Sturzo si è impegnato per una politica “resa nobile dalla finalità del bene comune”. Oggi sembra prevalere l’interesse di parte…
L’idea di bene comune strappa radicalmente da quella della politica come unica realtà nella quale far rifluire il proprio scontento o le proprie aspirazioni individuali. Perché dietro c’è la convinzione che ci si può salvare solo insieme. In tempi passati, una crisi spingeva ad una risposta tendenzialmente di gruppo; oggi, invece, più si aggrava la crisi, più paradossalmente sembra che le risposte siano frutto di umori e rancori individuali. Fino a pochi anni fa, senza voler enfatizzare il passato, le crisi permettevano di ritornare a focalizzare qualcosa che era interesse comune, oggi la crisi radicalizza le differenze. Allora
diventa necessario riformare un sentire comune per il quale si possa pensare che le crisi si superano se la nave sulla quale viaggiamo oltrepassa un momento tragico della navigazione.
È un compito educativo e formativo decisivo per la scuola, le università e per realtà come l’Istituto Sturzo.
Sturzo scriveva che “c’è chi pensa che la politica sia un’arte che si apprende senza preparazione, si esercita senza competenza, si attua con furberia”. Sono passati più di 60 anni ma sono temi quantomai attuali…
Da sacerdote, Sturzo pensava che l’uomo potesse realizzarsi nella propria libertà se realizzava un mondo più degno di essere vissuto. Un tratto modernissimo. È l’idea che conviene essere morali perché così si costruisce un mondo più degno di essere vissuto.

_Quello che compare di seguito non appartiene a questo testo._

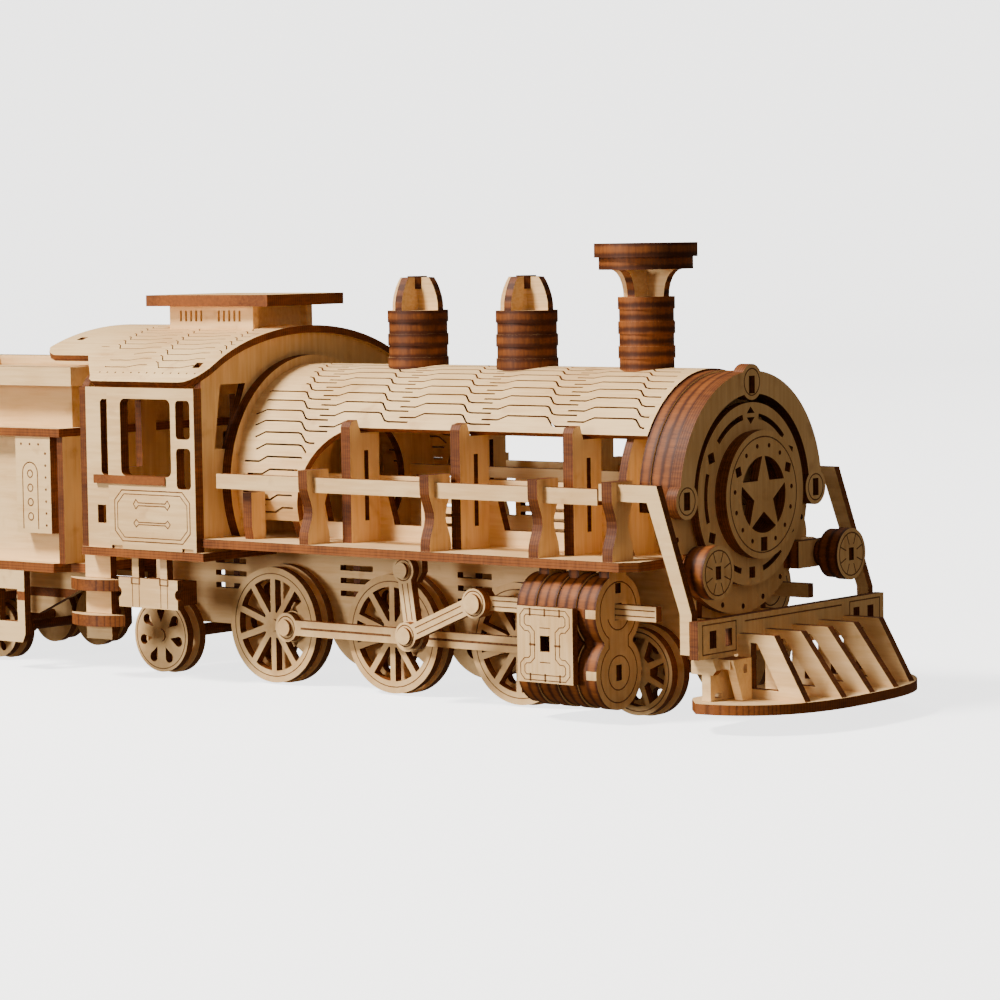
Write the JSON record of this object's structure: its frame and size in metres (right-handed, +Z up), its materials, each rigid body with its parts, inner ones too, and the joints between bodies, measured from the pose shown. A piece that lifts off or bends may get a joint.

Ma Sturzo non parlava soltanto di valori morali. In uno scritto del 1929 così si esprimeva: “Vorremmo avere politici al tempo stesso morali ed efficienti”. Una richiesta forte quella di Sturzo, che non contrapponeva alla capacità di scegliere strumenti e mezzi la convinzione che si può riempire il mondo di valori che lo rendano più vivibile.
Sturzo non avrebbe mai condotto una campagna elettorale al grido “Onestà, onestà!”;
perché era consapevole che il compito del politico è quello di affermare l’umanizzazione del mondo senza cadere nell’utopica convinzione che sia possibile creare l’assoluta moralità in una scelta, in un’azione, in un partito.
Nell’appello c’è un richiamo all’imprescindibile dovere di “trovare il reale equilibrio dei diritti nazionali con i supremi interessi internazionali e le perenni ragioni del pacifico progresso della società”. Come si sarebbe confrontato con le crescenti spinte sovraniste che attraversano il mondo?
Per Sturzo, quella del fascismo prima e della guerra poi sono state esperienze di un fenomeno che faceva della violenza uno dei fulcri della propria azione. Riteneva la violenza uno degli elementi essenziali dei totalitarismi e sosteneva che questi pensassero che il mondo non fosse reso più umano dall’affermazione dei valori condivisi ma della forza. Quando Sturzo sostiene la pace a livello internazionale non lo fa solo per uno schieramento intuitivamente facile ma perché convinto che le relazioni internazionali debbano essere sempre più orientate ad un nucleo di valori condivisi, consapevole che se anche questo nucleo non si sia ancora affermato è comunque irrinunciabile come criterio per l’agire politico.